TOKYO — Food companies are watching with keen interest as researchers in Japan delve into the nuts and bolts of sensations like “crispness” and “springiness.” Their findings are expected to lead to new and more appetizing products.
Taste, aroma and appearance are important factors in determining the appeal of foods, but the finer details of the dining experience are still little understood. The researchers are working to uncover the secrets of food texture by gathering data on “mouthfeel” and the microstructures of various ingredients.
Takashi Nakamura, a professor at Meiji University in Tokyo, is conducting studies on the springy textures of various kinds of starch.
Each type has its own characteristics. Tapioca, commonly found in bead-shaped form in Asian milk tea drinks, and “waxy cornstarch,” used as a thickener in Japanese sweets, are different forms of starch. Their chewiness is similar, but the “waxy” form is easier to bite through, while tapioca has greater elasticity. The experience of eating them is filtered through the senses, so formulating a numerical index presents a challenge.
Nakamura’s team used a triangular tooth-shaped utensil to investigate how each starch variety changed shape depending on the amount of pressure applied. The researchers slowly increased the pressure on identically shaped pieces of each ingredient and recorded the levels at which they were cut through or deformed to wrap around the utensil. They discovered that tapioca starch did not collapse, even under stronger pressure than that applied to the waxy variety, and instead deformed to accommodate the tool.
Tapioca scored consistently higher than waxy starch in hikikomi or “retraction rate,” which expresses a sample’s ability to flex in response to pressure, as well as the difficulty of cutting through it. Tapioca “stands up under strong pressure, and from this we can say that a high hikikomi is the key to producing a springy texture,” Nakamura said.
Other researchers are tackling sound. Takahisa Nishizu at Gifu University studies the sound emitted when food is bitten into. His team created a device that measures the vibrations a cutting tool creates as it slices into tempura.

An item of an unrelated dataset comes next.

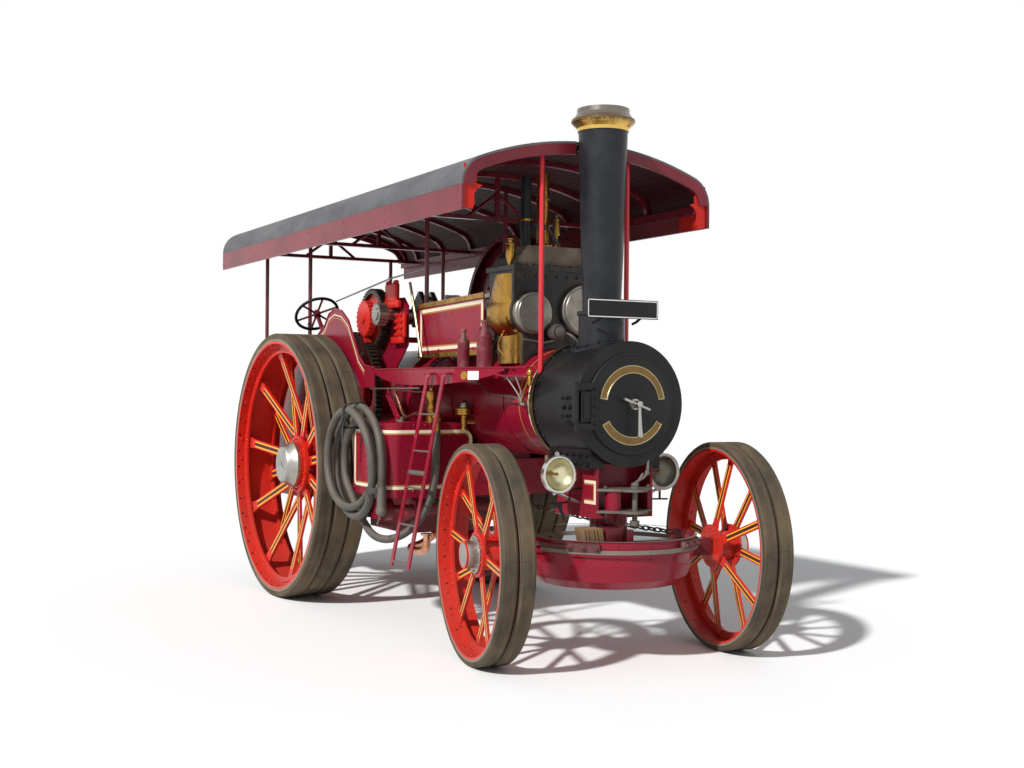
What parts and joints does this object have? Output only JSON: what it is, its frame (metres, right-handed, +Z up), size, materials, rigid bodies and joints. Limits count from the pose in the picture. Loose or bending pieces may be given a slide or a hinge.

One can hear the sharp sound emitted when biting into a cracker, but the sensations one gets from crackling tempura owe more to the vibrations traveling from the mouth through the jaw and skull. Researchers are looking more closely at the frequency and shape of the waveforms produced.
Tempura quickly loses its crispiness after it is fried. Comparing sound vibrations between just-fried tempura and a half-hour-old batch, the team found that minute changes, inaudible without equipment, were related to crispiness. “We want to home in on what is actually happening by capturing the vibrations emitted at the moment of the bite,” Nishizu said.
The Gifu University researchers have also developed a proprietary method, using a device attached to the tooth, to measure vibrations. It can be used on other kinds of foods — crispy sweets, for instance — and the researchers plan to continue the experiments.
Food texture research began in earnest in the 1970s in Japan, but without a standard research method it was difficult to properly analyze ingredients. The National Agriculture and Food Research Organization’s Fumiyo Hayakawa was responsible for a turning point in 2013, when she collected and systematically organized words for describing food texture.
Selecting 445 Japanese words such as tsuru (slick) and motchiri (soft, elastic texture), she classified them into three broad categories covering mechanical characteristics such as interaction with the teeth and tongue; geometric characteristics, including shape; and others describing properties like wateriness or oiliness. This “texture terminology” is useful for researchers as they evaluate mouthfeel in a scientific way.
New analytical technology has also given the science a boost. In examining the texture of “creaminess,” researchers grasped that the key was in the uniformity of the particles that made up the food. Improvement in technologies that measure the size of fine particles, as well as observational tools such as microscopes, supported the research.
Food texture research in Japan is advanced even by global standards. Various seasonal ingredients are used in traditional Japanese food, and “there is no other country with 445 textural terms,” Nakamura said.
Food producers are always looking for an edge with new products and unique textures. Recently, Japan’s market has seen products touting hybrid textures of fuwatoro (fluffy and creamy) and mochiponyo (plump and sticky). Researchers’ new findings could lead to more curiosity-inducing concoctions.
The next phase of food research will incorporate neuroscience. Researchers hope to link their findings with studies into which parts of the brain light up when someone eats appetizing food.
To understand how the brain interprets texture, more research is required. “We’re gathering information to understand what kind of research we can do,” Nishizu said. Food texture research has further ground to explore.